Chelsea Niven: I have been making art for as long as I can remember. It has always been something that’s a part of me and how I express my emotions. I wouldn’t feel like myself if I didn’t create art.
Question: Can you describe your artistic process?
Nourian: I am moved by what I see around me. It could be a stranger's face or movements. It could be a loved one moving about their daily routine, or it could be a random photo I see on social media. Whatever the source of inspiration, it stays with me, in my head, as a form of a picture. And it stays with me until I put it down on paper or canvas. These pictures are persistent and sometimes annoyingly so, and I feel the urge, almost a calling, to create an art work.
As artists, just like any other creative genre, we want to be liked. I feel uplifted when people “like” my art. And yes, I’ve been influenced, especially when creating commissioned art, by whether it will be liked or not. But the process, even to this day, is at times obscured by uncertainty. Will I be able to express what’s in my heart? Will the final work be authentic enough? Am I finished or do I need to work on it a little more, another hour or another day? I’ve been told that it's through the process that we grow and I believe this to be true. When I don’t feel all those fears come up when I start a project, then it's not worth it. So, I let it all come up … and then through it all, something authentic emerges that I call art.

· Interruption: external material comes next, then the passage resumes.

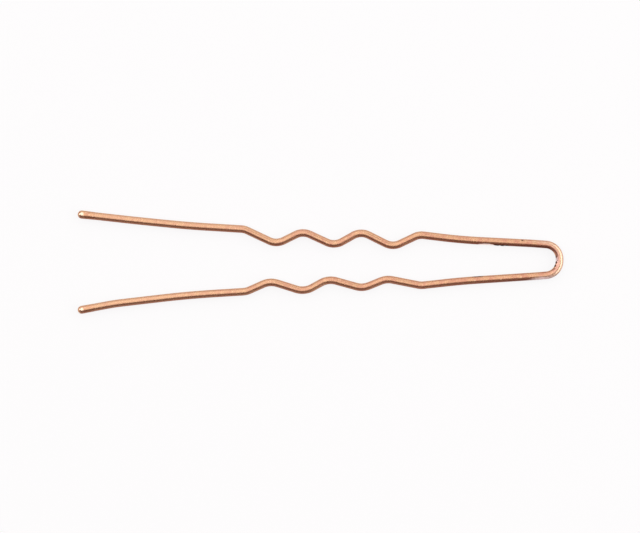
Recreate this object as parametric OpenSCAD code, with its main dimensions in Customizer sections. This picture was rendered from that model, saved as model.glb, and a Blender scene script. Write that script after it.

Niven: My art process has been changing and expanding so much, and I am sure will continue to do so. People have asked me where I get my inspiration from and honestly, it all depends on what I am doing. Is it a commission piece? Or am I just trying to use some of the paint that I have left over? Sometimes I have an idea in mind and just do a quick sketch of what I want to create. When I begin, I just let it flow. There are also times where I have nothing in mind and just listen to music and let whatever my vision is come to life. I tend to go into a trance and get lost while I am working on my art. It’s an escape for me in this busy world.
Question: Is there a particular subject you are currently drawn to in your art?

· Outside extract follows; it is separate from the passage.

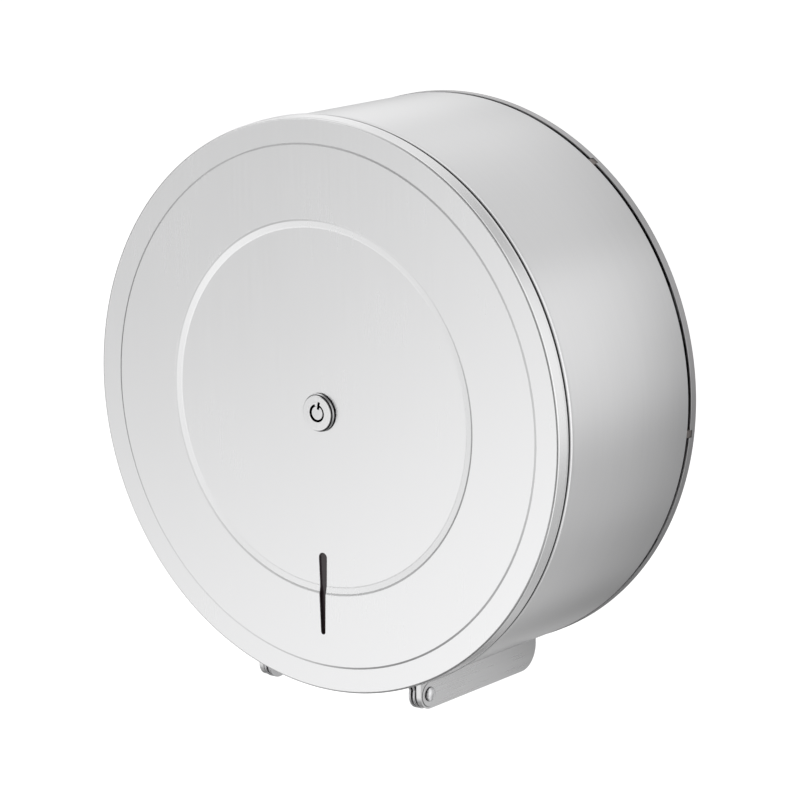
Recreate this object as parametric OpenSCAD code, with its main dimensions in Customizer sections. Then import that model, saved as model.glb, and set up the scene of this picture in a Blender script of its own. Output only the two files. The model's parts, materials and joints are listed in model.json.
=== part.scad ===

Nourian: Well, I always like human forms and portraits. I’m drawn to the paintings of Alice Neel right now and her naked approach to expressionistic portraits.
Niven: I wouldn’t say I’m drawn to a specific subject. I like my art to inspire people, fill them up with a sense of happiness, and evoke joy and deeper thought. My paintings are almost interactive. If you look at it from different perspectives, it shifts and changes in color. It highlights the importance of the bigger picture in order to see the harmony and come to a better understanding of one another.

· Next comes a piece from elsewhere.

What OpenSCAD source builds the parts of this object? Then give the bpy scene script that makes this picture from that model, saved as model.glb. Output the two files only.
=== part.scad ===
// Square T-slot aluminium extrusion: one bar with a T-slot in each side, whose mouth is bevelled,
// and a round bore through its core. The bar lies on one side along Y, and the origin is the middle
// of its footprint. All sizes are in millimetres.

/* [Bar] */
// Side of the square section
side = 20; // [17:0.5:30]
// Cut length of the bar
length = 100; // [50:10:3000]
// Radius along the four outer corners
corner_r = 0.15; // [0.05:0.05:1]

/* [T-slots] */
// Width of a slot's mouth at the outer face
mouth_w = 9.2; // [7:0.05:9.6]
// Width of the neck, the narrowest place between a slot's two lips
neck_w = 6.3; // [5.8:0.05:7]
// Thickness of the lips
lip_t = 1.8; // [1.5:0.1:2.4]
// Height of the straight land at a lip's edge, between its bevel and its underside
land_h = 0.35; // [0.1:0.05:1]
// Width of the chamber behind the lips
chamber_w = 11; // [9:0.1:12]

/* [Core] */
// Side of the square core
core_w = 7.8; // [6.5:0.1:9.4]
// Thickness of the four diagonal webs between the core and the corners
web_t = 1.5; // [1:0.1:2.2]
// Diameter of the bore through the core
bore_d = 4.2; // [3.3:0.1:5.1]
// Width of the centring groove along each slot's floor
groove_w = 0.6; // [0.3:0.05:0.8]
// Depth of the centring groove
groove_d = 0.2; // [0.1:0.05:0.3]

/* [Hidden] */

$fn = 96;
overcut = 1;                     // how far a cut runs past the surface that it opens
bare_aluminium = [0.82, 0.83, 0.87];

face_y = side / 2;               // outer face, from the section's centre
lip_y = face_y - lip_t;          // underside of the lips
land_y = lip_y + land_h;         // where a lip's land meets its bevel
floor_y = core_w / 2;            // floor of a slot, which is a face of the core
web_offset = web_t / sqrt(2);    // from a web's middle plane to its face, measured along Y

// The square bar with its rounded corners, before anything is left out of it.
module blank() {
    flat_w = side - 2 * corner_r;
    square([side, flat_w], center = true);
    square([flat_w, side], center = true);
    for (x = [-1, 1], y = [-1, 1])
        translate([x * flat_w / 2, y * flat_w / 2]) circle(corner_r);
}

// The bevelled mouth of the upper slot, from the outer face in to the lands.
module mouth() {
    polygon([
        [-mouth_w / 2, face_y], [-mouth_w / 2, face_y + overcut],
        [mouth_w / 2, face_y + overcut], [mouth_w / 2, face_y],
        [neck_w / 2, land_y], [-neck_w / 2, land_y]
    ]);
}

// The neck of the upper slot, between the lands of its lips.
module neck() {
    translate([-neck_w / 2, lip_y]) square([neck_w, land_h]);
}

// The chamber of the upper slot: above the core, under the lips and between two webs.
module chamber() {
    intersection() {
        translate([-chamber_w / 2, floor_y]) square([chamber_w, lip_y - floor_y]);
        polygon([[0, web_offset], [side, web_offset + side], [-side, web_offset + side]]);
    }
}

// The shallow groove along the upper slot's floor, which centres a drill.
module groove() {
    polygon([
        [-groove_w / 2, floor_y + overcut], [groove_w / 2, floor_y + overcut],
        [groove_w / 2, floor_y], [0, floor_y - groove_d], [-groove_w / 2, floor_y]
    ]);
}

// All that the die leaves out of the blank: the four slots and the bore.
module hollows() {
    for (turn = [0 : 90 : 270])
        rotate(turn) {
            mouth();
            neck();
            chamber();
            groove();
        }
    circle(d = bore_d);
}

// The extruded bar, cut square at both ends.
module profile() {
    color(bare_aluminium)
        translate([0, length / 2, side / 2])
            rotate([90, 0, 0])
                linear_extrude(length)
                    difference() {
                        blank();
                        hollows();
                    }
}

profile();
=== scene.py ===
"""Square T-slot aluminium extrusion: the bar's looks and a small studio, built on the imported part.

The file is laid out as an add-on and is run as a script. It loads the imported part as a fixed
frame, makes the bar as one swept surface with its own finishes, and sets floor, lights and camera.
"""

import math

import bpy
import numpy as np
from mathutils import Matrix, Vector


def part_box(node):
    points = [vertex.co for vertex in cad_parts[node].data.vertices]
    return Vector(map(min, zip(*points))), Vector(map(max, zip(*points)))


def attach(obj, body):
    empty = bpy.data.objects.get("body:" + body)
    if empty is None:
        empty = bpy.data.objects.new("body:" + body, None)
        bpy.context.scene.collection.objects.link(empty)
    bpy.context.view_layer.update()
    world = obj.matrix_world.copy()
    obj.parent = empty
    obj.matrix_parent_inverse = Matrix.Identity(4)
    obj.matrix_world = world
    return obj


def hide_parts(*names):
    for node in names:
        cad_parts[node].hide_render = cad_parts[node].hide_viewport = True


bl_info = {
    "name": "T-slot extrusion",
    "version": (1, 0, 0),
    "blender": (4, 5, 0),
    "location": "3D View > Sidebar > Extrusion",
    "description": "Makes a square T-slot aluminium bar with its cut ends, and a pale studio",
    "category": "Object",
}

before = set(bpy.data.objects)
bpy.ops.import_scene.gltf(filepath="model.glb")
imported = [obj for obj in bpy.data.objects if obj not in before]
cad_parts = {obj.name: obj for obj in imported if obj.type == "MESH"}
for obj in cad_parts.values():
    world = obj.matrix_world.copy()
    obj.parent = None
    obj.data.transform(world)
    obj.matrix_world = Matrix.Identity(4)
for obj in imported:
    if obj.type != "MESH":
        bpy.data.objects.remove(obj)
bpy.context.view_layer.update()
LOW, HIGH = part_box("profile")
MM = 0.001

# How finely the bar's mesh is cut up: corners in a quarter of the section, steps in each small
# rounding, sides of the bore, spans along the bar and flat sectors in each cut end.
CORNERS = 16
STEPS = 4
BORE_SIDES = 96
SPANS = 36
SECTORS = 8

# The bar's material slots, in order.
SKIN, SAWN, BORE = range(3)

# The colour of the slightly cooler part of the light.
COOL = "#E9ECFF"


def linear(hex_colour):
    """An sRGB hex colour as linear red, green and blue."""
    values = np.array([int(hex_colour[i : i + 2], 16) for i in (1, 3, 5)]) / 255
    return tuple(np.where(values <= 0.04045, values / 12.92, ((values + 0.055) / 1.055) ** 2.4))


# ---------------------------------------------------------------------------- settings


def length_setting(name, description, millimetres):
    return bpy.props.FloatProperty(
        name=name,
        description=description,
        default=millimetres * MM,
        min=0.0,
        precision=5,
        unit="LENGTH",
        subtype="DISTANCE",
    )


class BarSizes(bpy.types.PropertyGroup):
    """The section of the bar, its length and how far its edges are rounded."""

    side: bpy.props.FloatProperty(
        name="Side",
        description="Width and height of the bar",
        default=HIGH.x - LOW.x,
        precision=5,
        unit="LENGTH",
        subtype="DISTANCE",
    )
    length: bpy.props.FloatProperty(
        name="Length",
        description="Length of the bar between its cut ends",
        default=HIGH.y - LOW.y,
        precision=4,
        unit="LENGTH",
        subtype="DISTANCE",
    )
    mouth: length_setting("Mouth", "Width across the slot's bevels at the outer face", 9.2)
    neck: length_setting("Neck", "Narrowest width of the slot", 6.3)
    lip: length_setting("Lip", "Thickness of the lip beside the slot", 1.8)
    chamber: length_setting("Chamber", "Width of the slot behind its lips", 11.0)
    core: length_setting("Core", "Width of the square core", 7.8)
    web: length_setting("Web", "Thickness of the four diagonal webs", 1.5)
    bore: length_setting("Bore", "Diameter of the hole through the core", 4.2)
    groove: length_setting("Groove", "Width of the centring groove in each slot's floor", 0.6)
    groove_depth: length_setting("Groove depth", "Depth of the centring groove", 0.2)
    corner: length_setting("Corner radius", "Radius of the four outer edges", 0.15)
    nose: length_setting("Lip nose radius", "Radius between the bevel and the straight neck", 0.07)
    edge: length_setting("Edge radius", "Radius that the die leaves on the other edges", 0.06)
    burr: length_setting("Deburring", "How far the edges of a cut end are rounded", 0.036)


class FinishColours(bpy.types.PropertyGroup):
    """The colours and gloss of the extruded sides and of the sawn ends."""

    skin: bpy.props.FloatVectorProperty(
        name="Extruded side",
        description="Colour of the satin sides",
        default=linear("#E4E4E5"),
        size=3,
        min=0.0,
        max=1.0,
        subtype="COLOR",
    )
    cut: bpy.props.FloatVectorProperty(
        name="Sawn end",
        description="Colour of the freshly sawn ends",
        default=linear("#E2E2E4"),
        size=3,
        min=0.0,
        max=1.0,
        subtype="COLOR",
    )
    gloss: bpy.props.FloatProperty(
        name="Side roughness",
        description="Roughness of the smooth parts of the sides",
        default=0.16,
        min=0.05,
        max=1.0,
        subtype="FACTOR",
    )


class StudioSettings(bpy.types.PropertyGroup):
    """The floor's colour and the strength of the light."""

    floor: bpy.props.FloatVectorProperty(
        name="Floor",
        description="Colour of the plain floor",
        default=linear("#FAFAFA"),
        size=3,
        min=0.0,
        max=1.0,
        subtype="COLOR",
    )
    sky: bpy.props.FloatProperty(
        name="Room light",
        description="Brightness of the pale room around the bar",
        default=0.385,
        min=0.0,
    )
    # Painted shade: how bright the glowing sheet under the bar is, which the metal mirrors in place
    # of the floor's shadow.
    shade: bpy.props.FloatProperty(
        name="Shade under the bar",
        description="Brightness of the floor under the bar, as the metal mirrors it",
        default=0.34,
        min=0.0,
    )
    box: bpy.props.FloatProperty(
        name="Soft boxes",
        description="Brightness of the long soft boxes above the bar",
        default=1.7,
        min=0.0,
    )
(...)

Question: What do you think is the function or the power of art in society?
Nourian: The power of art is the power to express oneself like no one else can. It is the uniqueness and the exceptionalism of every single human being exactly as it was intended.
Niven: Art is supposed to make people think and help them connect with their inner selves as well as others. The other important part of art is that it connects us to people around the world. Someone who speaks Mandarin can look and understand a painting the same as someone who speaks Portuguese could. That is one of the many beauties of art, it’s a universal language that brings together humanity and shows that we all carry the same emotions and basic ideals. I think this aspect of art is something that we, as a whole world, need to acknowledge and put into practice while interacting with people in our everyday lives. Art can teach the world to have more compassion.